— Entries with model source code —
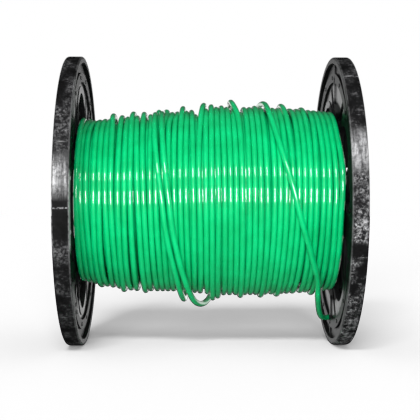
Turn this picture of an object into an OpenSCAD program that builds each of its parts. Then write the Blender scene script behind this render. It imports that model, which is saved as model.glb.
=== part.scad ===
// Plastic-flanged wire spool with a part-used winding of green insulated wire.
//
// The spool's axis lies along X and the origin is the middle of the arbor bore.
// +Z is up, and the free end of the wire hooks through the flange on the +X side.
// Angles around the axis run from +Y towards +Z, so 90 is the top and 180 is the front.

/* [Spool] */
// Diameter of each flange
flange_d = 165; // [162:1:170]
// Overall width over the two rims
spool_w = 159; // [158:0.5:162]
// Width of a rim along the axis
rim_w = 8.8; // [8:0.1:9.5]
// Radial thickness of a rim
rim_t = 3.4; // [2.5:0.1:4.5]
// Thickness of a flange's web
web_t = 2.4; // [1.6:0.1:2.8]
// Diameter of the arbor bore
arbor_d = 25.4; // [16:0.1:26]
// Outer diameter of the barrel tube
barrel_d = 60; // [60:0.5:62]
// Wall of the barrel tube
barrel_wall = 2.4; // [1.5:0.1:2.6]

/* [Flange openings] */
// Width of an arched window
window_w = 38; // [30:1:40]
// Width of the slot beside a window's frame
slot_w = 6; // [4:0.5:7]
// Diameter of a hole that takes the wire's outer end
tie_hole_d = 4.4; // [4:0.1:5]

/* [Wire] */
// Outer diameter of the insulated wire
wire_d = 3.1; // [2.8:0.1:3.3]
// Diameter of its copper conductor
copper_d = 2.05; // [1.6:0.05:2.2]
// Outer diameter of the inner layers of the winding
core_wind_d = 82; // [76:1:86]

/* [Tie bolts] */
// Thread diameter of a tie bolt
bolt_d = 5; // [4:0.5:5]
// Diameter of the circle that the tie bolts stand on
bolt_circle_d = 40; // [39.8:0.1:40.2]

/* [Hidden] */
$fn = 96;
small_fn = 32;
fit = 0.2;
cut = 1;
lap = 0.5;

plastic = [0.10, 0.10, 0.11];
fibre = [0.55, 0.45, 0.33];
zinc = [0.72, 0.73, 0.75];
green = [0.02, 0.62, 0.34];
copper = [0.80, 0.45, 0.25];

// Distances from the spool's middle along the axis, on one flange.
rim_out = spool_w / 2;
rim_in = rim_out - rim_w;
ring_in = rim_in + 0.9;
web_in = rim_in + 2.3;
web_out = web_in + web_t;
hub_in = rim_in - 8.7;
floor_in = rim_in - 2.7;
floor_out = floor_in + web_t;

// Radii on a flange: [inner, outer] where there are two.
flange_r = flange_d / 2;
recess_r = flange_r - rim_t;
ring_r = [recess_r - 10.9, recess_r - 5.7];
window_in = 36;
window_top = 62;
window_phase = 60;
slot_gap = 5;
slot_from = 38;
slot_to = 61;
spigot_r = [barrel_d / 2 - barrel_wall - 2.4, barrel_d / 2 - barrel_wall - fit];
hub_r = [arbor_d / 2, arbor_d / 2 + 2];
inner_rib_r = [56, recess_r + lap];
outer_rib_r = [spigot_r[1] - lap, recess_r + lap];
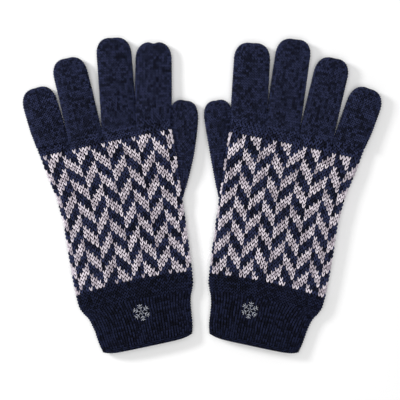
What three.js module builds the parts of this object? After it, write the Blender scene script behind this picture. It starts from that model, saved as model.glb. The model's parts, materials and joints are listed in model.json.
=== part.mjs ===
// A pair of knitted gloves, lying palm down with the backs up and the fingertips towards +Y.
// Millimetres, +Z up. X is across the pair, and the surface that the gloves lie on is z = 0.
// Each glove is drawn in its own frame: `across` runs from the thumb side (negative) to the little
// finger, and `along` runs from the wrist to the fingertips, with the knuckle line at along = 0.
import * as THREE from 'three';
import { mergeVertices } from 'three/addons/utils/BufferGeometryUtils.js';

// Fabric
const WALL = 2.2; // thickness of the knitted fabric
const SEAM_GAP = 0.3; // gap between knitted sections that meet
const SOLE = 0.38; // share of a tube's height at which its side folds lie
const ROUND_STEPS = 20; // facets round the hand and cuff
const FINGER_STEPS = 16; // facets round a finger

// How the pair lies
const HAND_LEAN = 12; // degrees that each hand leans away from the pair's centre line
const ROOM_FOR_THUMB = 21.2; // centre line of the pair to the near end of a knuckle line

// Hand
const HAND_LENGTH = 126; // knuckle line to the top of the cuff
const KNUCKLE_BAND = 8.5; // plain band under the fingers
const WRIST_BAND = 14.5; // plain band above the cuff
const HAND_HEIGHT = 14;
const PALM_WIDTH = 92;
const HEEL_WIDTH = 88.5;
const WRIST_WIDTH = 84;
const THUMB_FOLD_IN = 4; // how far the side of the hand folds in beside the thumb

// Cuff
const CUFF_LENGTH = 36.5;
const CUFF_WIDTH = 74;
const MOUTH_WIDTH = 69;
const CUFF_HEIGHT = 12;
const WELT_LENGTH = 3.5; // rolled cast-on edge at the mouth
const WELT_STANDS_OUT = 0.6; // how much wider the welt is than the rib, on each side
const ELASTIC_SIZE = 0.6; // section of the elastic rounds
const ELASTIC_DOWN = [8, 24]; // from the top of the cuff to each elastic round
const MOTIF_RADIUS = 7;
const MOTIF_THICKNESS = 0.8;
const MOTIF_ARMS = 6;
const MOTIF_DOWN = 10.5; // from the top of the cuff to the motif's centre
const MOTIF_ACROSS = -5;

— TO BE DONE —
Quote the listing above, but only from the line that shows "What three.js module" through the line that shows "const ROOM_FOR_THUMB = 21.2;".

— ANSWER TO THIS TASK —
What three.js module builds the parts of this object? After it, write the Blender scene script behind this picture. It starts from that model, saved as model.glb. The model's parts, materials and joints are listed in model.json.
=== part.mjs ===
// A pair of knitted gloves, lying palm down with the backs up and the fingertips towards +Y.
// Millimetres, +Z up. X is across the pair, and the surface that the gloves lie on is z = 0.
// Each glove is drawn in its own frame: `across` runs from the thumb side (negative) to the little
// finger, and `along` runs from the wrist to the fingertips, with the knuckle line at along = 0.
import * as THREE from 'three';
import { mergeVertices } from 'three/addons/utils/BufferGeometryUtils.js';

// Fabric
const WALL = 2.2; // thickness of the knitted fabric
const SEAM_GAP = 0.3; // gap between knitted sections that meet
const SOLE = 0.38; // share of a tube's height at which its side folds lie
const ROUND_STEPS = 20; // facets round the hand and cuff
const FINGER_STEPS = 16; // facets round a finger

// How the pair lies
const HAND_LEAN = 12; // degrees that each hand leans away from the pair's centre line
const ROOM_FOR_THUMB = 21.2; // centre line of the pair to the near end of a knuckle line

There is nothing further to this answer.